By Jeff McCourt and Aaron Mendelsohn
Ohio’s Medical Marijuana Task Force (“Task Force”) continued to hear testimony on Thursday, February 25, 2016, as eleven individuals provided their thoughts related to medical cannabis in Ohio. Most of the testimony was from proponents of medical cannabis, while one opponent, Captain Jeffrey Orr of the Trumbull County Sheriff’s Office, and one interested party, Dr. Anup Patel of Nationwide Children’s Hospital and The Ohio State University College of Medicine, offered alternative perspectives.
Dr. Patel’s testimony was of particular interest to the Task Force, as it lasted over forty-five minutes and included an open dialogue between Task Force members and Dr. Patel regarding his clinical studies using purified cannabidiol (CBD) compounds to treat severe epilepsy in children. Dr. Patel stated that the clinical studies he is leading at Nationwide Children’s Hospital are one of only two such studies sanctioned by the U.S. Food and Drug Administration (FDA) for CBD use to combat epilepsy in children. Early indicators from his study suggest that CBD could reduce seizure frequency and has an adequate safety profile. Dr. Patel stressed that his research on the use of purified CBD extracts is different than that of “whole-plant” applications of medical cannabis, which he says have not received the same FDA review as CBD-only studies. Dr. Patel’s research, along with others in the scientific community, seeks to determine the efficacy of purified CBD treatments (which contain none of the psychoactive ingredients in whole-plant medical cannabis), and Dr. Patel urged the Task Force to be cautious in crafting a legislative framework that legalizes anything without adequate scientific research to support its use. Later testimony challenged some of Dr. Patel’s assertions, noting that the dearth of FDA sanctioned studies on whole-plant applications of medical cannabis is a direct result of the plant’s status as a Schedule I controlled substance under the Controlled Substances Act.
Of the evening’s proponent testimony, Dr. Michelle Price, a Dayton pharmacist, and Tamara Dietrich, of Scottsdale, Arizona’s Beacon Information Designs, provided particularly interesting perspectives. Dr. Price spoke at length about the historical use of medical cannabis in the US prior to its prohibition, the US Department of Health’s patent on medical cannabis, and some of the global research done on the endocannabinoid system.
Ms. Dietrich offered expertise regarding the need for a strong regulatory structure supported by information systems to track and maintain the entire medical cannabis system and infrastructure.
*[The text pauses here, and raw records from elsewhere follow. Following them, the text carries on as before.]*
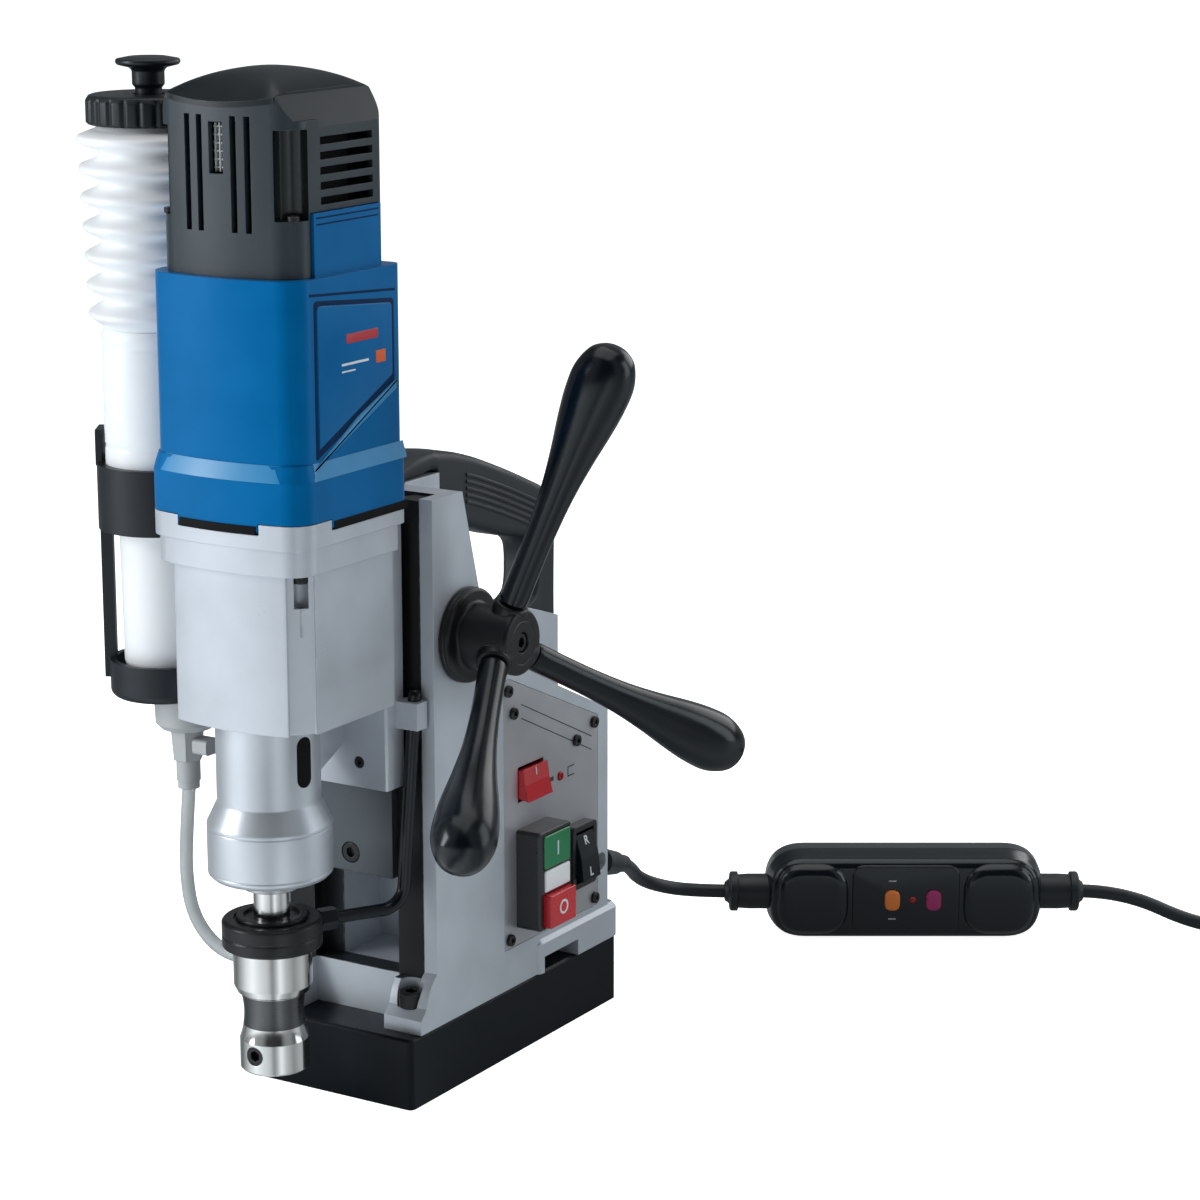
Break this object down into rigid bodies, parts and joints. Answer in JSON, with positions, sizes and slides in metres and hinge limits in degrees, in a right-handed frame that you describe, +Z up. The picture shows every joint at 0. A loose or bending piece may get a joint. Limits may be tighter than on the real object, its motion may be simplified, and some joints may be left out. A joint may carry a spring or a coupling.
{
  "type": "magnetic drill press",
  "caption": "Portable drill press on an electromagnetic base, with lever feed, coolant bellows, carry handle, switch panel and mains cord with in-line breaker.",
  "frame": {"origin": "centre of the magnet's underside, on the work surface", "axes": "+Z up along the spindle and the column, -Y towards the operator's spindle side, +X to the side with the feed levers and the switch panel"},
  "size_m": [0.4968, 0.77, 0.527],
  "materials": {
    "magnet_black": "satin black stoved paint",
    "coil_resin": "cast resin, slightly rough",
    "stand_silver": "silver-painted casting, fine orange peel",
    "gearbox_silver": "silver-painted casting, satin",
    "motor_blue": "satin blue moulding",
    "motor_grey": "charcoal moulding, fine texture",
    "machined_steel": "turned and ground",
    "gear_steel": "hardened, lightly oiled",
    "black_steel": "black oxide",
    "sleeve_steel": "turned bright, satin",
    "stator_iron": "laminated stack, varnished",
    "armature_copper": "laminations with copper winding",
    "bronze": "bored bush",
    "ribbed_black": "moulded grip, ribbed",
    "gloss_black": "polished black moulding",
    "satin_black": "satin black moulding",
    "switch_grey": "black switch moulding",
    "panel_silver": "brushed sheet",
    "button_green": "glossy",
    "button_red": "glossy",
    "button_orange": "glossy",
    "button_magenta": "glossy",
    "lamp_red": "clear red lens",
    "bottle_white": "translucent polyethylene",
    "hose_clear": "clear flexible tube",
    "fitting_grey": "moulded fitting",
    "board_green": "circuit board with parts",
    "cord_black": "rubber sheath"
  },
  "bodies": {
    "stand": {"magnet_body": "magnet_black", "magnet_coil": "coil_resin", "stand_frame": "stand_silver", "base_bolts": "black_steel", "gib_strips": "black_steel", "feed_bushes": "bronze", "control_panel": "panel_silver", "panel_screws": "black_steel", "switch_housing": "switch_grey", "direction_bezel": "switch_grey", "magnet_lamp": "lamp_red", "control_board": "board_green", "carry_handle": "ribbed_black", "cable_gland": "cord_black", "machine_lead": "cord_black", "inline_box_front": "satin_black", "inline_box_back": "satin_black", "inline_box_reliefs": "cord_black", "supply_lead": "cord_black", "cord_coil": "cord_black", "mains_plug": "satin_black"},
    "carriage": {"slide_plate": "machined_steel", "feed_rack": "gear_steel", "slide_bracket": "gearbox_silver", "carriage_screws": "black_steel", "gearbox_housing": "gearbox_silver", "gearbox_flange": "gearbox_silver", "spindle_sleeve": "sleeve_steel", "spindle_bearings": "gear_steel", "motor_housing": "motor_blue", "motor_cap": "motor_grey", "motor_stator": "stator_iron", "coolant_bottle": "bottle_white", "coolant_bellows": "bottle_white", "bottle_bracket": "satin_black", "outlet_cup": "fitting_grey", "outlet_fitting": "fitting_grey", "coolant_hose": "hose_clear", "coolant_ring": "black_steel", "ring_rod": "gloss_black"},
    "feed_shaft": {"pinion_shaft": "gear_steel", "feed_hub": "black_steel", "hub_screw": "machined_steel", "feed_lever_1": "gloss_black", "feed_lever_2": "gloss_black", "feed_lever_3": "gloss_black"},
    "spindle_set": {"spindle": "gear_steel", "spindle_gear": "gear_steel", "tool_holder": "machined_steel", "holder_screws": "black_steel"},
    "intermediate_set": {"intermediate_shaft": "gear_steel"},
    "armature_set": {"motor_armature": "armature_copper"},
    "bellows_head": {"bottle_cap": "satin_black"},
    "pump_knob": {"plunger_knob": "satin_black"},
    "start_key": {"start_button": "button_green"},
    "stop_key": {"stop_button": "button_red"},
    "magnet_key": {"magnet_rocker": "button_red"},
    "direction_key": {"direction_rocker": "satin_black"},
    "reset_key": {"reset_button": "button_orange"},
    "test_key": {"test_button": "button_magenta"}
  },
  "joints": [
    {"name": "carriage_feed", "type": "slide", "parent": "stand", "child": "carriage", "axis": [0, 0, 1], "range_m": [-0.025, 0.11]},
    {"name": "feed_turn", "type": "hinge", "parent": "stand", "child": "feed_shaft", "pos_m": [0, -0.048, 0.2386], "axis": [1, 0, 0], "range_deg": [-451, 103]},
    {"name": "spindle_turn", "type": "hinge", "parent": "carriage", "child": "spindle_set", "pos_m": [0, -0.1476, 0.15], "axis": [0, 0, 1], "continuous": true},
    {"name": "intermediate_turn", "type": "hinge", "parent": "carriage", "child": "intermediate_set", "pos_m": [0.0188, -0.11957, 0.26], "axis": [0, 0, 1], "continuous": true},
    {"name": "armature_turn", "type": "hinge", "parent": "carriage", "child": "armature_set", "pos_m": [0, -0.131, 0.37], "axis": [0, 0, 1], "continuous": true},
    {"name": "bellows_press", "type": "slide", "parent": "carriage", "child": "bellows_head", "axis": [0, 0, -1], "range_m": [0, 0.02], "stiffness_N_per_m": 300, "springref_m": -0.012, "deforming": ["coolant_bellows"]},
    {"name": "pump_press", "type": "slide", "parent": "bellows_head", "child": "pump_knob", "axis": [0, 0, -1], "range_m": [0, 0.008], "stiffness_N_per_m": 250, "springref_m": -0.008},
    {"name": "start_press", "type": "slide", "parent": "stand", "child": "start_key", "axis": [-1, 0, 0], "range_m": [0, 0.0025], "stiffness_N_per_m": 400, "springref_m": -0.004},
    {"name": "stop_press", "type": "slide", "parent": "stand", "child": "stop_key", "axis": [-1, 0, 0], "range_m": [0, 0.0025], "stiffness_N_per_m": 400, "springref_m": -0.004},
    {"name": "magnet_tip", "type": "hinge", "parent": "stand", "child": "magnet_key", "pos_m": [0.049, 0.013, 0.147], "axis": [0, -1, 0], "range_deg": [0, 16]},
    {"name": "direction_tip", "type": "hinge", "parent": "stand", "child": "direction_key", "pos_m": [0.053, 0.057, 0.095], "axis": [0, -1, 0], "range_deg": [0, 16]},
    {"name": "reset_press", "type": "slide", "parent": "stand", "child": "reset_key", "axis": [-0.521, 0.8536, 0], "range_m": [0, 0.0015], "stiffness_N_per_m": 400, "springref_m": -0.004},
    {"name": "test_press", "type": "slide", "parent": "stand", "child": "test_key", "axis": [-0.521, 0.8536, 0], "range_m": [0, 0.0015], "stiffness_N_per_m": 400, "springref_m": -0.004}
  ],
  "couplings": [
    {"joint": "feed_turn", "follows": "carriage_feed", "rad_per_m": -71.429},
    {"joint": "intermediate_turn", "follows": "spindle_turn", "ratio": -2.4615},
    {"joint": "armature_turn", "follows": "spindle_turn", "ratio": 8.3692}
  ]
}
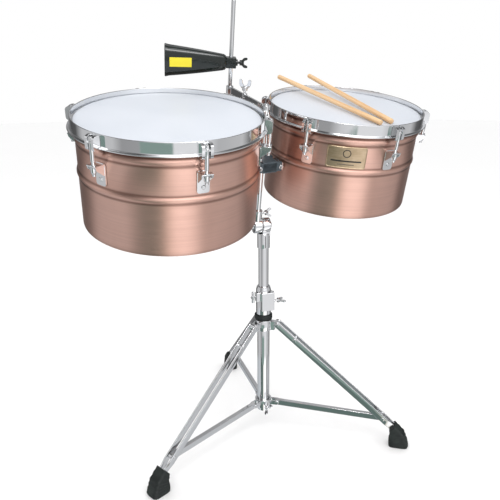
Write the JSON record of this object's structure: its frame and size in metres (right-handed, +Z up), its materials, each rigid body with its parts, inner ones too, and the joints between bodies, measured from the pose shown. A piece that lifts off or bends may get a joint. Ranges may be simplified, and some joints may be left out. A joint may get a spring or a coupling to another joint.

Beacon Information Designs has done extensive research on this subject for the State of Arizona, and Ms. Dietrich provided the Task Force with much of this information, as well as offered her own opinions on which state regulatory structures have been successful. For example, Ms. Dietrich spoke about her home state of Arizona’s lack of required testing, and the issues it has caused within the medical cannabis supply chain. She also spoke about the perceived unfairness behind provisions of the Nevada medical cannabis law that only permit “homegrown” cannabis for patients who live twenty-five miles from a licensed dispensary. Task Force member Lora Miller (Ohio Council of Retail Merchants) engaged Ms. Dietrich in dialogue regarding whether Ohio should have physician education requirements for recommending medical cannabis to patients, similar to laws in Maryland or New York.
Captain Orr’s opponent testimony began with him holding two bags of police-seized cannabis representing the two maximum weights for the two lowest misdemeanor criminal charges for possession of cannabis in Ohio. The gesture grabbed the Task Force’s attention, and at times Captain Orr’s testimony took the tone of a cross examination as Task Force member Chris Stock (Markovits, Stock & DeMarco) probed Captain Orr regarding his proffered knowledge of an increased black market for cannabis in states that have recreation cannabis use. After a repeated line of questioning by Mr. Stock, Captain Orr admitted to having never visited or raided dispensaries in any of these states but stated that he had worked with law enforcement joint-task forces in those states to bolster his testimony.
Of all the proponent testimonies, the most impactful may have come from the night’s last, as Patrick Rogers of Dayton limped to the podium to offer his heart wrenching story. As a young cancer survivor, Mr. Rogers discussed how he traded being cancer free for a life of bone disease and other various painful afflictions that he said was caused by his cancer radiation treatments. He articulately spoke on how his personal use of medical cannabis has allowed him to walk relatively pain free, maintain a 40 hour a week job, and be a productive, tax paying citizen of Ohio. Without access to medical cannabis, Mr. Rogers said he would be unable to move and provide for his family, and urged the Task Force to permit legal home grown medical cannabis.
The Task Force is off the week of February 29, but will resume with its final three sessions on Thursday, March 10 at 7 p.m., Thursday, March 17 at 3 p.m., and Thursday, March 31 at 3 p.m..
The Benesch team will continue to provide detailed analysis and comprehensive coverage of Task Force meetings and on-going developments surrounding the issue.